TASK OBJECTIVE: Give the material again in full, matching it exactly.

COLLECTED MATERIAL:
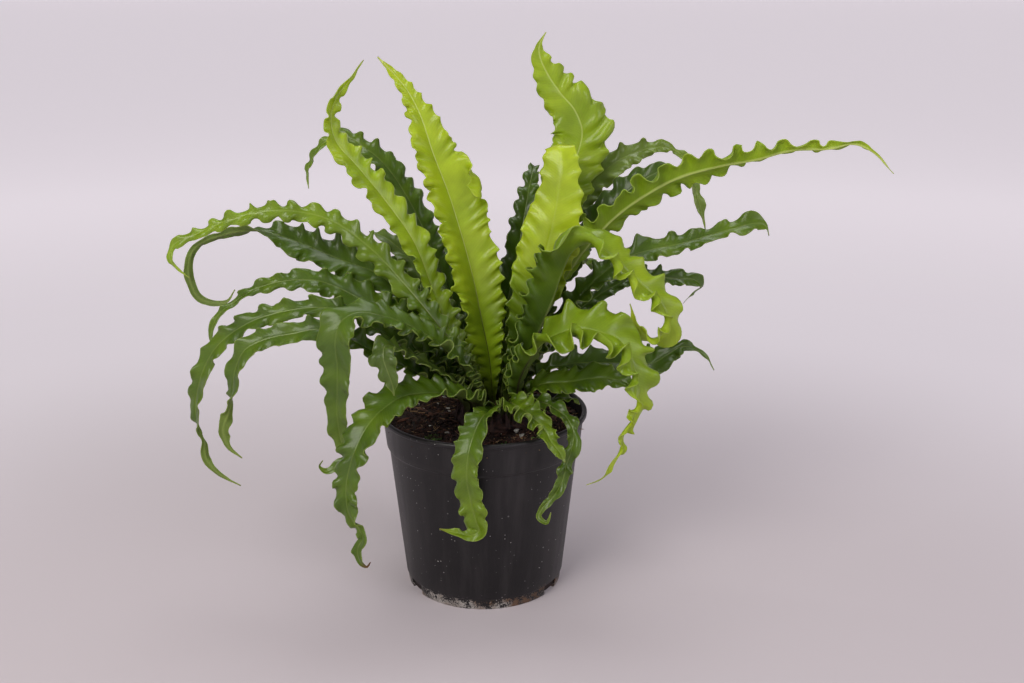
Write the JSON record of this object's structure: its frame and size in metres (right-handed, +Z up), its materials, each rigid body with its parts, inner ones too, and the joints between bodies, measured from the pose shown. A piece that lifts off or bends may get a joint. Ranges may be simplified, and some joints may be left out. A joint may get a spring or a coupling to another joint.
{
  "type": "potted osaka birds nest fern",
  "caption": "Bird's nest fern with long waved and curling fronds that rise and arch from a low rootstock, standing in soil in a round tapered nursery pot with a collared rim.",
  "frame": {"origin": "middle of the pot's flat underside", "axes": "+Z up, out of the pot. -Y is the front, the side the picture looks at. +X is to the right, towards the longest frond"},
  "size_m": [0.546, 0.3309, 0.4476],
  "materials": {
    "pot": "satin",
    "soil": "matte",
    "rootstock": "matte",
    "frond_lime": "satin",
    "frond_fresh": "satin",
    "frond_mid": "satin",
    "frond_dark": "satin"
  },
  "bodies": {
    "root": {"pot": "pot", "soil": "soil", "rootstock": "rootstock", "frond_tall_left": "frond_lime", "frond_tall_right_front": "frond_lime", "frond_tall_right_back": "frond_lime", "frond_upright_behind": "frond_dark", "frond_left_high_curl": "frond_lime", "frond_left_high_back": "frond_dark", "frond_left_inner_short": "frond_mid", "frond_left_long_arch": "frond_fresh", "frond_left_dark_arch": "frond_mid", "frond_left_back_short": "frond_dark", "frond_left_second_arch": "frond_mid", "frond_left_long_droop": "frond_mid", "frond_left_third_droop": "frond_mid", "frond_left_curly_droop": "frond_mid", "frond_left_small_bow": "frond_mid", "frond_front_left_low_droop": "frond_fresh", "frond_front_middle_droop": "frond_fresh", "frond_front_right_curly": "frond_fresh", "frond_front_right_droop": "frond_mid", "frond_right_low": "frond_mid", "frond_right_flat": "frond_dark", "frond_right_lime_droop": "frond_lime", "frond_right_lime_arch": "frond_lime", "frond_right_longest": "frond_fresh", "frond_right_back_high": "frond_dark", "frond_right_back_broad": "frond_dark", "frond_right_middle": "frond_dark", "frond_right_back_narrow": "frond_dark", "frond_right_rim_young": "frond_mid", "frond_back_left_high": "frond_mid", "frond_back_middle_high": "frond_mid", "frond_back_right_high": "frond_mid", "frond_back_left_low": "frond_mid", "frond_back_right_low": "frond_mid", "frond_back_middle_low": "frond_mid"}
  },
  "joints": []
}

OUTPUT FOR THIS TASK:
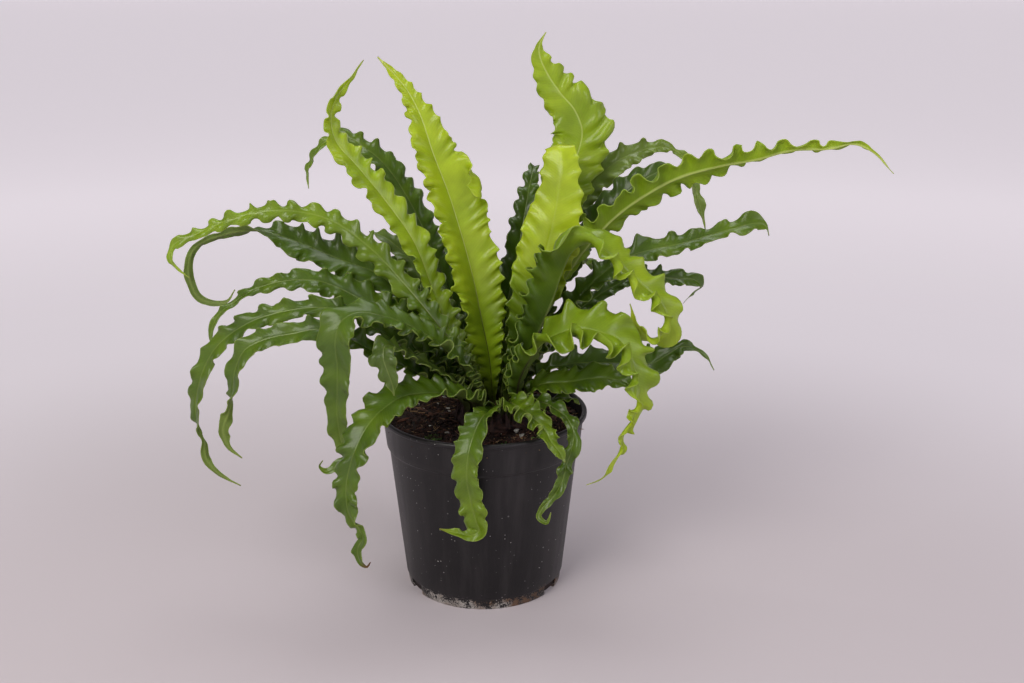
Write the JSON record of this object's structure: its frame and size in metres (right-handed, +Z up), its materials, each rigid body with its parts, inner ones too, and the joints between bodies, measured from the pose shown. A piece that lifts off or bends may get a joint. Ranges may be simplified, and some joints may be left out. A joint may get a spring or a coupling to another joint.
{
  "type": "potted osaka birds nest fern",
  "caption": "Bird's nest fern with long waved and curling fronds that rise and arch from a low rootstock, standing in soil in a round tapered nursery pot with a collared rim.",
  "frame": {"origin": "middle of the pot's flat underside", "axes": "+Z up, out of the pot. -Y is the front, the side the picture looks at. +X is to the right, towards the longest frond"},
  "size_m": [0.546, 0.3309, 0.4476],
  "materials": {
    "pot": "satin",
    "soil": "matte",
    "rootstock": "matte",
    "frond_lime": "satin",
    "frond_fresh": "satin",
    "frond_mid": "satin",
    "frond_dark": "satin"
  },
  "bodies": {
    "root": {"pot": "pot", "soil": "soil", "rootstock": "rootstock", "frond_tall_left": "frond_lime", "frond_tall_right_front": "frond_lime", "frond_tall_right_back": "frond_lime", "frond_upright_behind": "frond_dark", "frond_left_high_curl": "frond_lime", "frond_left_high_back": "frond_dark", "frond_left_inner_short": "frond_mid", "frond_left_long_arch": "frond_fresh", "frond_left_dark_arch": "frond_mid", "frond_left_back_short": "frond_dark", "frond_left_second_arch": "frond_mid", "frond_left_long_droop": "frond_mid", "frond_left_third_droop": "frond_mid", "frond_left_curly_droop": "frond_mid", "frond_left_small_bow": "frond_mid", "frond_front_left_low_droop": "frond_fresh", "frond_front_middle_droop": "frond_fresh", "frond_front_right_curly": "frond_fresh", "frond_front_right_droop": "frond_mid", "frond_right_low": "frond_mid", "frond_right_flat": "frond_dark", "frond_right_lime_droop": "frond_lime", "frond_right_lime_arch": "frond_lime", "frond_right_longest": "frond_fresh", "frond_right_back_high": "frond_dark", "frond_right_back_broad": "frond_dark", "frond_right_middle": "frond_dark", "frond_right_back_narrow": "frond_dark", "frond_right_rim_young": "frond_mid", "frond_back_left_high": "frond_mid", "frond_back_middle_high": "frond_mid", "frond_back_right_high": "frond_mid", "frond_back_left_low": "frond_mid", "frond_back_right_low": "frond_mid", "frond_back_middle_low": "frond_mid"}
  },
  "joints": []
}